## Start Records for the exercise

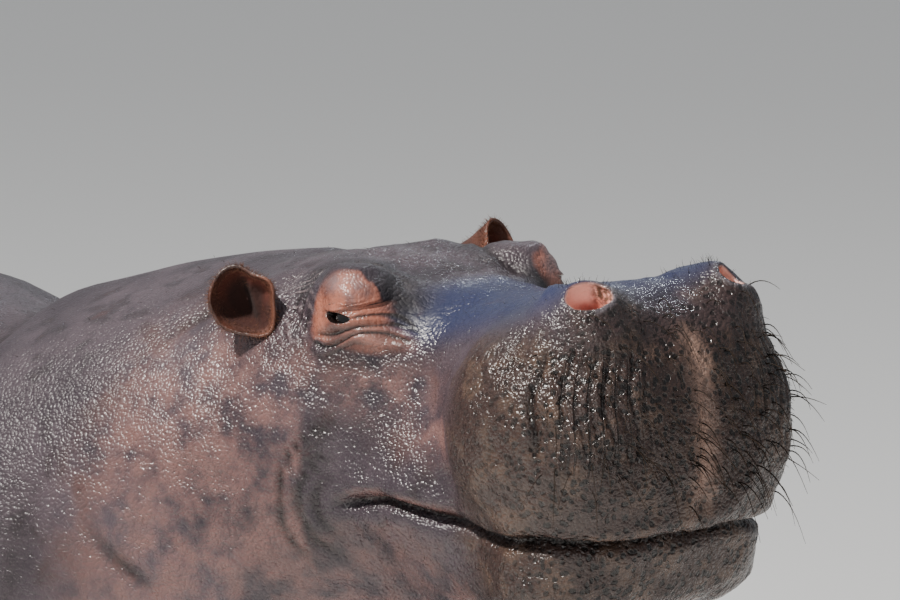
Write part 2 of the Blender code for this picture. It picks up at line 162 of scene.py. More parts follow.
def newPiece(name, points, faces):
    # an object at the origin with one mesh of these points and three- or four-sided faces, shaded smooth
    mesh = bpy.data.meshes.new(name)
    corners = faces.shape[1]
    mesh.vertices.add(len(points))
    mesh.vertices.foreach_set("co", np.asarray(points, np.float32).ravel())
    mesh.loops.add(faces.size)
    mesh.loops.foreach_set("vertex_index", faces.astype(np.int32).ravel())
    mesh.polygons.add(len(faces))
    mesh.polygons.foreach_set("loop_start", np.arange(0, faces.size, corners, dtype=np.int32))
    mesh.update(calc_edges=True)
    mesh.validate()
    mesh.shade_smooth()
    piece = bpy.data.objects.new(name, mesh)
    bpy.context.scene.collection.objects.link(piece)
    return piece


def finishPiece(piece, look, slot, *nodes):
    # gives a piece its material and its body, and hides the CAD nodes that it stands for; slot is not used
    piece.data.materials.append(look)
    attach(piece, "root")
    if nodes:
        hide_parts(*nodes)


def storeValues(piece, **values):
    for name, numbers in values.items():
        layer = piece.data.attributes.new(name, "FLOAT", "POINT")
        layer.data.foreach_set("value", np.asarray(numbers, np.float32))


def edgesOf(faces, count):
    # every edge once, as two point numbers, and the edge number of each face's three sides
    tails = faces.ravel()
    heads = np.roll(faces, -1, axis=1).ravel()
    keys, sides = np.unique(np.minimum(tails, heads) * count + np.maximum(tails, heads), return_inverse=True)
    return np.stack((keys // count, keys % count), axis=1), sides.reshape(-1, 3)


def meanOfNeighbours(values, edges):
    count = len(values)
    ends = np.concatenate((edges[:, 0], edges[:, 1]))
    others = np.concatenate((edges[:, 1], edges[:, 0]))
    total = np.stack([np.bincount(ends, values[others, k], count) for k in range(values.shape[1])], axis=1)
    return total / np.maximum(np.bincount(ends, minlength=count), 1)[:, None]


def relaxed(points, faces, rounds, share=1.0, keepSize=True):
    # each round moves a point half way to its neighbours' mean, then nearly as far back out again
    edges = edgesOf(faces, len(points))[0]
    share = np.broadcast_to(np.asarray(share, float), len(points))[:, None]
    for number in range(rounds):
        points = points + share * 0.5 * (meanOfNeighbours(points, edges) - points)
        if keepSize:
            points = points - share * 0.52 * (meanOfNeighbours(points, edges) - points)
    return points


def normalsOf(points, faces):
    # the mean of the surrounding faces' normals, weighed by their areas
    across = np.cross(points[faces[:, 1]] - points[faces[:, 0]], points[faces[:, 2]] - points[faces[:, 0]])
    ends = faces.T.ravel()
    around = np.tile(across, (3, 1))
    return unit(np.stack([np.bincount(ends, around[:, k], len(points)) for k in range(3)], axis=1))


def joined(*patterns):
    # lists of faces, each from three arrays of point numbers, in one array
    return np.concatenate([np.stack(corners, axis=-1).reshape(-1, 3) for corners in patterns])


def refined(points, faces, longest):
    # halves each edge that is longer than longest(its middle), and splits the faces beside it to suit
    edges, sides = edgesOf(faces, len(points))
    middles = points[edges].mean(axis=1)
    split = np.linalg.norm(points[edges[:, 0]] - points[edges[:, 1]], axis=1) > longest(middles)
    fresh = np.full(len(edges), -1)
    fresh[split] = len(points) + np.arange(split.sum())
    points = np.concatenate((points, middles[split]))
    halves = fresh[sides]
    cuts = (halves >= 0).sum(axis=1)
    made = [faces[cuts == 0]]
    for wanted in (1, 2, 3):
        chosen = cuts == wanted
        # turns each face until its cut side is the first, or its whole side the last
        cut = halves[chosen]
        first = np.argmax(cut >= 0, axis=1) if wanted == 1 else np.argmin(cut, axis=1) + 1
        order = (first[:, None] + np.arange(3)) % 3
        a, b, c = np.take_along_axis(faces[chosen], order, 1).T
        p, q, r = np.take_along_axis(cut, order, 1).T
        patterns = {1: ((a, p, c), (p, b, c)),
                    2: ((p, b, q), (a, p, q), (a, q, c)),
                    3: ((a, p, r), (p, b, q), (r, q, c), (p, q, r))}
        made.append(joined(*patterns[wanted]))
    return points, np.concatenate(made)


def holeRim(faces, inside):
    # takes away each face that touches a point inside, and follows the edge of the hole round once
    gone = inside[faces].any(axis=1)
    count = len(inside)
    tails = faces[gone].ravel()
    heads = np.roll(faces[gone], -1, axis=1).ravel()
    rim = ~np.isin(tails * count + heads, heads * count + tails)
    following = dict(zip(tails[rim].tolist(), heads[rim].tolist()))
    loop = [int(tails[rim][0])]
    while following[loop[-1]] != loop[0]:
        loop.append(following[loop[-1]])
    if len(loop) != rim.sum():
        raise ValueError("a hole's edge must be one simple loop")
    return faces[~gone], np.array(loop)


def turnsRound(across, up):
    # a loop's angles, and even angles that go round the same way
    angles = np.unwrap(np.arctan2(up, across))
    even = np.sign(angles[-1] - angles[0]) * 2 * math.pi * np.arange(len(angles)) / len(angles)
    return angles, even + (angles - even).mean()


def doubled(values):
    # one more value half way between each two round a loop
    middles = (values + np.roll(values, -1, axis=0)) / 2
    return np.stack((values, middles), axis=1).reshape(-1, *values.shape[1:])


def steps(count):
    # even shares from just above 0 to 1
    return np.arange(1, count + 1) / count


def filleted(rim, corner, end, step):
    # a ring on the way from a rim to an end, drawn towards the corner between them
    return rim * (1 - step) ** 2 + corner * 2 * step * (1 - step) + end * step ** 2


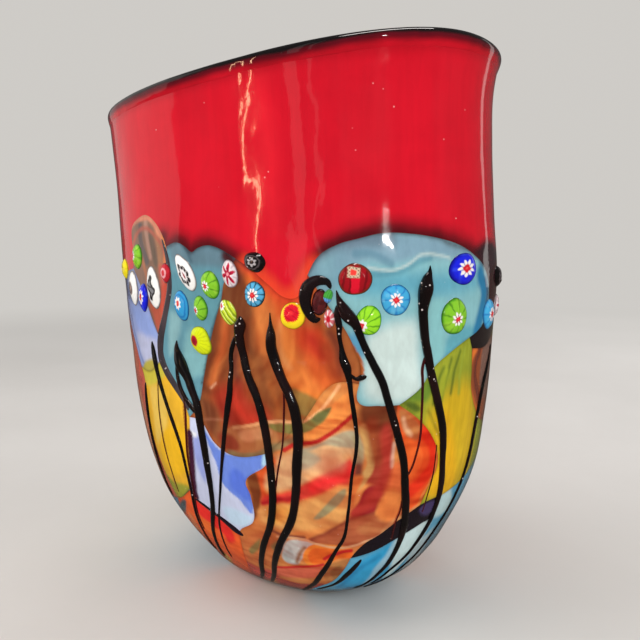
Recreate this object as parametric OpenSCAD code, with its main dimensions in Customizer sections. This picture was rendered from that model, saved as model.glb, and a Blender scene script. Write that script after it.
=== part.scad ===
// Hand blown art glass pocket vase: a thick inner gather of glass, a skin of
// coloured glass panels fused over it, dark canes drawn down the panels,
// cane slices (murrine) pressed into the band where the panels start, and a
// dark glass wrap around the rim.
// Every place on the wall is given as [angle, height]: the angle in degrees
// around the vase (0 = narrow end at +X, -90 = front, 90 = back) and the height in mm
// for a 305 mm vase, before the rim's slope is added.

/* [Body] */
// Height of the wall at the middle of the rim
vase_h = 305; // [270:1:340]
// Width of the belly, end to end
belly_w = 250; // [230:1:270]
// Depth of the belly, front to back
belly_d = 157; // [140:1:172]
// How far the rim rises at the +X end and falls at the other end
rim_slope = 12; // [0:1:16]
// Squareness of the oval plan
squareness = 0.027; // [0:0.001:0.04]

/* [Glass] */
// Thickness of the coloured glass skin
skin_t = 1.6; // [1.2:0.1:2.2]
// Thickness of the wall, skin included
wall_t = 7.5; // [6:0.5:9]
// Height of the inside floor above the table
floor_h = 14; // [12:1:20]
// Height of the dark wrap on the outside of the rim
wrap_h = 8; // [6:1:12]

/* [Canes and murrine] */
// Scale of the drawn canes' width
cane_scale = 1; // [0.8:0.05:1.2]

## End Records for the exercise

All of the material above needs to be copied exactly.

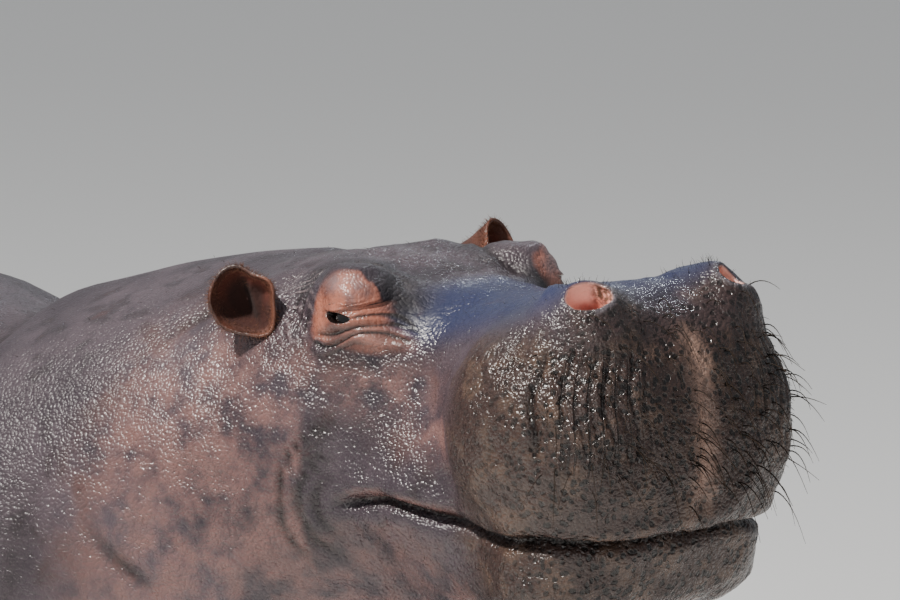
Write part 2 of the Blender code for this picture. It picks up at line 162 of scene.py. More parts follow.
def newPiece(name, points, faces):
    # an object at the origin with one mesh of these points and three- or four-sided faces, shaded smooth
    mesh = bpy.data.meshes.new(name)
    corners = faces.shape[1]
    mesh.vertices.add(len(points))
    mesh.vertices.foreach_set("co", np.asarray(points, np.float32).ravel())
    mesh.loops.add(faces.size)
    mesh.loops.foreach_set("vertex_index", faces.astype(np.int32).ravel())
    mesh.polygons.add(len(faces))
    mesh.polygons.foreach_set("loop_start", np.arange(0, faces.size, corners, dtype=np.int32))
    mesh.update(calc_edges=True)
    mesh.validate()
    mesh.shade_smooth()
    piece = bpy.data.objects.new(name, mesh)
    bpy.context.scene.collection.objects.link(piece)
    return piece


def finishPiece(piece, look, slot, *nodes):
    # gives a piece its material and its body, and hides the CAD nodes that it stands for; slot is not used
    piece.data.materials.append(look)
    attach(piece, "root")
    if nodes:
        hide_parts(*nodes)


def storeValues(piece, **values):
    for name, numbers in values.items():
        layer = piece.data.attributes.new(name, "FLOAT", "POINT")
        layer.data.foreach_set("value", np.asarray(numbers, np.float32))


def edgesOf(faces, count):
    # every edge once, as two point numbers, and the edge number of each face's three sides
    tails = faces.ravel()
    heads = np.roll(faces, -1, axis=1).ravel()
    keys, sides = np.unique(np.minimum(tails, heads) * count + np.maximum(tails, heads), return_inverse=True)
    return np.stack((keys // count, keys % count), axis=1), sides.reshape(-1, 3)


def meanOfNeighbours(values, edges):
    count = len(values)
    ends = np.concatenate((edges[:, 0], edges[:, 1]))
    others = np.concatenate((edges[:, 1], edges[:, 0]))
    total = np.stack([np.bincount(ends, values[others, k], count) for k in range(values.shape[1])], axis=1)
    return total / np.maximum(np.bincount(ends, minlength=count), 1)[:, None]


def relaxed(points, faces, rounds, share=1.0, keepSize=True):
    # each round moves a point half way to its neighbours' mean, then nearly as far back out again
    edges = edgesOf(faces, len(points))[0]
    share = np.broadcast_to(np.asarray(share, float), len(points))[:, None]
    for number in range(rounds):
        points = points + share * 0.5 * (meanOfNeighbours(points, edges) - points)
        if keepSize:
            points = points - share * 0.52 * (meanOfNeighbours(points, edges) - points)
    return points


def normalsOf(points, faces):
    # the mean of the surrounding faces' normals, weighed by their areas
    across = np.cross(points[faces[:, 1]] - points[faces[:, 0]], points[faces[:, 2]] - points[faces[:, 0]])
    ends = faces.T.ravel()
    around = np.tile(across, (3, 1))
    return unit(np.stack([np.bincount(ends, around[:, k], len(points)) for k in range(3)], axis=1))


def joined(*patterns):
    # lists of faces, each from three arrays of point numbers, in one array
    return np.concatenate([np.stack(corners, axis=-1).reshape(-1, 3) for corners in patterns])


def refined(points, faces, longest):
    # halves each edge that is longer than longest(its middle), and splits the faces beside it to suit
    edges, sides = edgesOf(faces, len(points))
    middles = points[edges].mean(axis=1)
    split = np.linalg.norm(points[edges[:, 0]] - points[edges[:, 1]], axis=1) > longest(middles)
    fresh = np.full(len(edges), -1)
    fresh[split] = len(points) + np.arange(split.sum())
    points = np.concatenate((points, middles[split]))
    halves = fresh[sides]
    cuts = (halves >= 0).sum(axis=1)
    made = [faces[cuts == 0]]
    for wanted in (1, 2, 3):
        chosen = cuts == wanted
        # turns each face until its cut side is the first, or its whole side the last
        cut = halves[chosen]
        first = np.argmax(cut >= 0, axis=1) if wanted == 1 else np.argmin(cut, axis=1) + 1
        order = (first[:, None] + np.arange(3)) % 3
        a, b, c = np.take_along_axis(faces[chosen], order, 1).T
        p, q, r = np.take_along_axis(cut, order, 1).T
        patterns = {1: ((a, p, c), (p, b, c)),
                    2: ((p, b, q), (a, p, q), (a, q, c)),
                    3: ((a, p, r), (p, b, q), (r, q, c), (p, q, r))}
        made.append(joined(*patterns[wanted]))
    return points, np.concatenate(made)


def holeRim(faces, inside):
    # takes away each face that touches a point inside, and follows the edge of the hole round once
    gone = inside[faces].any(axis=1)
    count = len(inside)
    tails = faces[gone].ravel()
    heads = np.roll(faces[gone], -1, axis=1).ravel()
    rim = ~np.isin(tails * count + heads, heads * count + tails)
    following = dict(zip(tails[rim].tolist(), heads[rim].tolist()))
    loop = [int(tails[rim][0])]
    while following[loop[-1]] != loop[0]:
        loop.append(following[loop[-1]])
    if len(loop) != rim.sum():
        raise ValueError("a hole's edge must be one simple loop")
    return faces[~gone], np.array(loop)


def turnsRound(across, up):
    # a loop's angles, and even angles that go round the same way
    angles = np.unwrap(np.arctan2(up, across))
    even = np.sign(angles[-1] - angles[0]) * 2 * math.pi * np.arange(len(angles)) / len(angles)
    return angles, even + (angles - even).mean()


def doubled(values):
    # one more value half way between each two round a loop
    middles = (values + np.roll(values, -1, axis=0)) / 2
    return np.stack((values, middles), axis=1).reshape(-1, *values.shape[1:])


def steps(count):
    # even shares from just above 0 to 1
    return np.arange(1, count + 1) / count


def filleted(rim, corner, end, step):
    # a ring on the way from a rim to an end, drawn towards the corner between them
    return rim * (1 - step) ** 2 + corner * 2 * step * (1 - step) + end * step ** 2


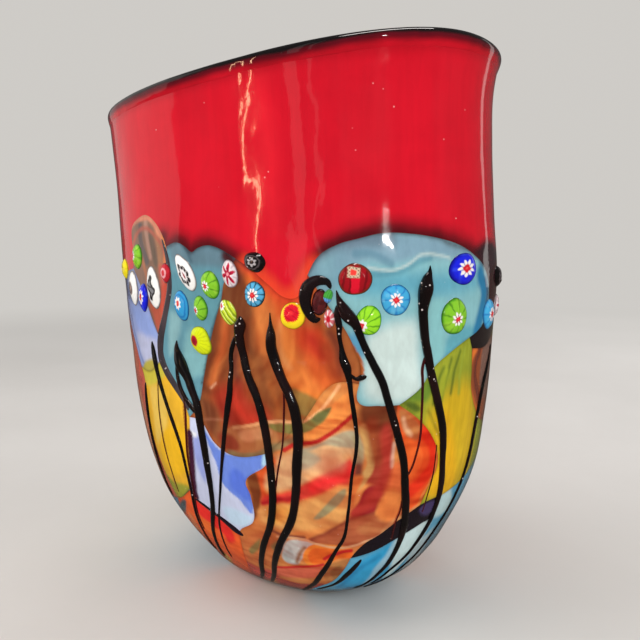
Recreate this object as parametric OpenSCAD code, with its main dimensions in Customizer sections. This picture was rendered from that model, saved as model.glb, and a Blender scene script. Write that script after it.
=== part.scad ===
// Hand blown art glass pocket vase: a thick inner gather of glass, a skin of
// coloured glass panels fused over it, dark canes drawn down the panels,
// cane slices (murrine) pressed into the band where the panels start, and a
// dark glass wrap around the rim.
// Every place on the wall is given as [angle, height]: the angle in degrees
// around the vase (0 = narrow end at +X, -90 = front, 90 = back) and the height in mm
// for a 305 mm vase, before the rim's slope is added.

/* [Body] */
// Height of the wall at the middle of the rim
vase_h = 305; // [270:1:340]
// Width of the belly, end to end
belly_w = 250; // [230:1:270]
// Depth of the belly, front to back
belly_d = 157; // [140:1:172]
// How far the rim rises at the +X end and falls at the other end
rim_slope = 12; // [0:1:16]
// Squareness of the oval plan
squareness = 0.027; // [0:0.001:0.04]

/* [Glass] */
// Thickness of the coloured glass skin
skin_t = 1.6; // [1.2:0.1:2.2]
// Thickness of the wall, skin included
wall_t = 7.5; // [6:0.5:9]
// Height of the inside floor above the table
floor_h = 14; // [12:1:20]
// Height of the dark wrap on the outside of the rim
wrap_h = 8; // [6:1:12]

/* [Canes and murrine] */
// Scale of the drawn canes' width
cane_scale = 1; // [0.8:0.05:1.2]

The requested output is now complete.